Pronti via e subito un rinvio per un vizio di notifica: a Palermo il cosiddetto processo sulle firme false comincia con la prima udienza che viene rinviata al 21 novembre. Davanti al giudice monocratico del tribunale Luisanna Cattina poco tempo per affrontare il caso che ha tanto scosso i pentastellati del capoluogo siciliano e che ha avuto risvolti anche sul piano nazionale. I parlamentari palermitani Riccardo Nuti, Claudia Mannino e Giulia Di Vita, sospesi dal movimento e che adesso fanno parte de Gruppo Misto, erano comunque presenti in aula per affrontare le accuse. C’è stato pure il tempo per un piccolo giallo sulla presenza di Mannino. «Ero presente, sono solo arrivata con qualche minuto di ritardo. Infatti il verbale è stato subito corretto». A Meridionews Mannino smentisce la sua assenza, notizia inizialmente trapelata e poi bollata dalla stessa come «falsa».
I reati contestati riguardano in ogni caso la violazione del testo unico regionale in materia elettorale. La vicenda è nota: durante la campagna elettorale per le Comunali del 2012 il meetup locale sceglie di candidare a sindaco Riccardo Nuti. Ad aprile alcuni attivisti e deputati si accorgono di un errore di compilazione nelle firme raccolte, necessarie per presentare la lista a sostegno della corsa a Palazzo delle Aquile. E per questo motivo, secondo le accuse portate in aule dal pubblico ministero Claudia Ferrari, avrebbero deciso di ricopiare centinaia di firme. Sforzi vani, in ogni caso, visto che il M5s non riuscì quella volta a entrare in Consiglio comunale, a differenza delle elezioni dello scorso giugno.
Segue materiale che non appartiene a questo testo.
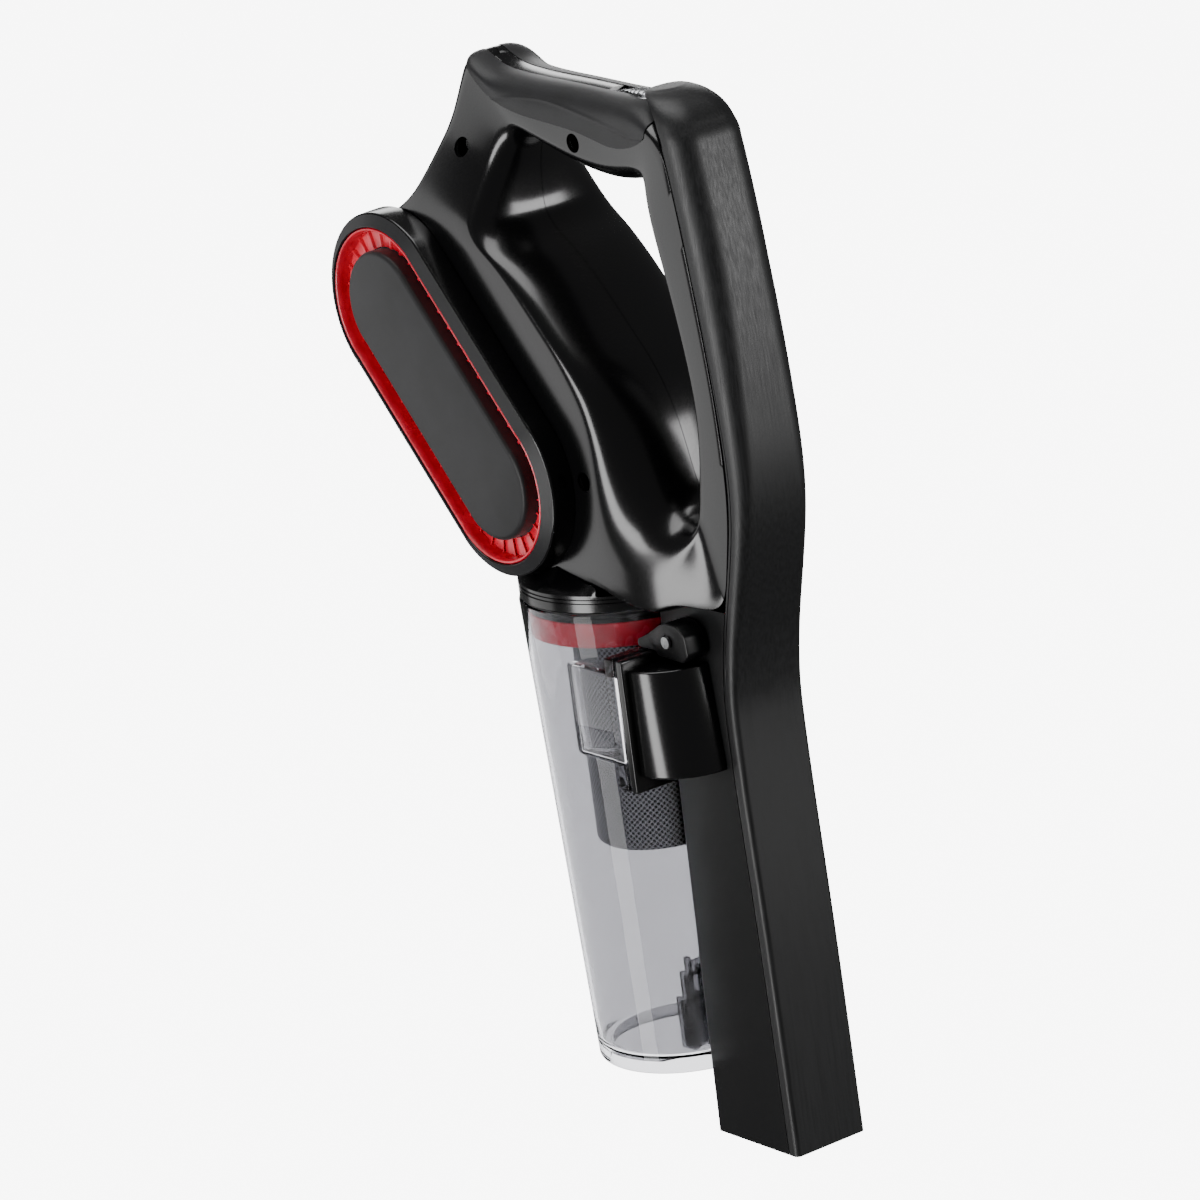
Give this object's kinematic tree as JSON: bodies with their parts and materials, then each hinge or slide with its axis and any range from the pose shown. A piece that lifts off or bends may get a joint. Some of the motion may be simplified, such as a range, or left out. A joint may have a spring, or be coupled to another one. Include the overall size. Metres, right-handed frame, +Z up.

Gli imputati sono in tutto 14: tre deputati nazionali, due regionali, otto attivisti grillini e un cancelliere del tribunale (quest’ultimo avrebbe dichiarato il falso dichiarando che le firme erano state raccolte in sua presenza). Alla sbarra, oltre ai deputati Nuti, ritenuto l’ispiratore della ricopiatura delle firme, Di Vita e Mannino, anche l’attivista all’epoca candidata Samantha Busalacchi, Pietro Salvino, marito di Claudia Mannino, e Riccardo Ricciardi, marito della deputata Loredana Lupo, che però non è coinvolta nel processo. Imputata anche la deputata regionale Claudia La Rocca, che è stata la prima ad autosospendersi dal Movimento di Beppe Grillo. La parlamentare è stata poi l’unica che sin dall’inizio ha scelto di collaborare con la procura. Su tutti incombe infine la possibilità della prescrizione, che maturerà nel 2018.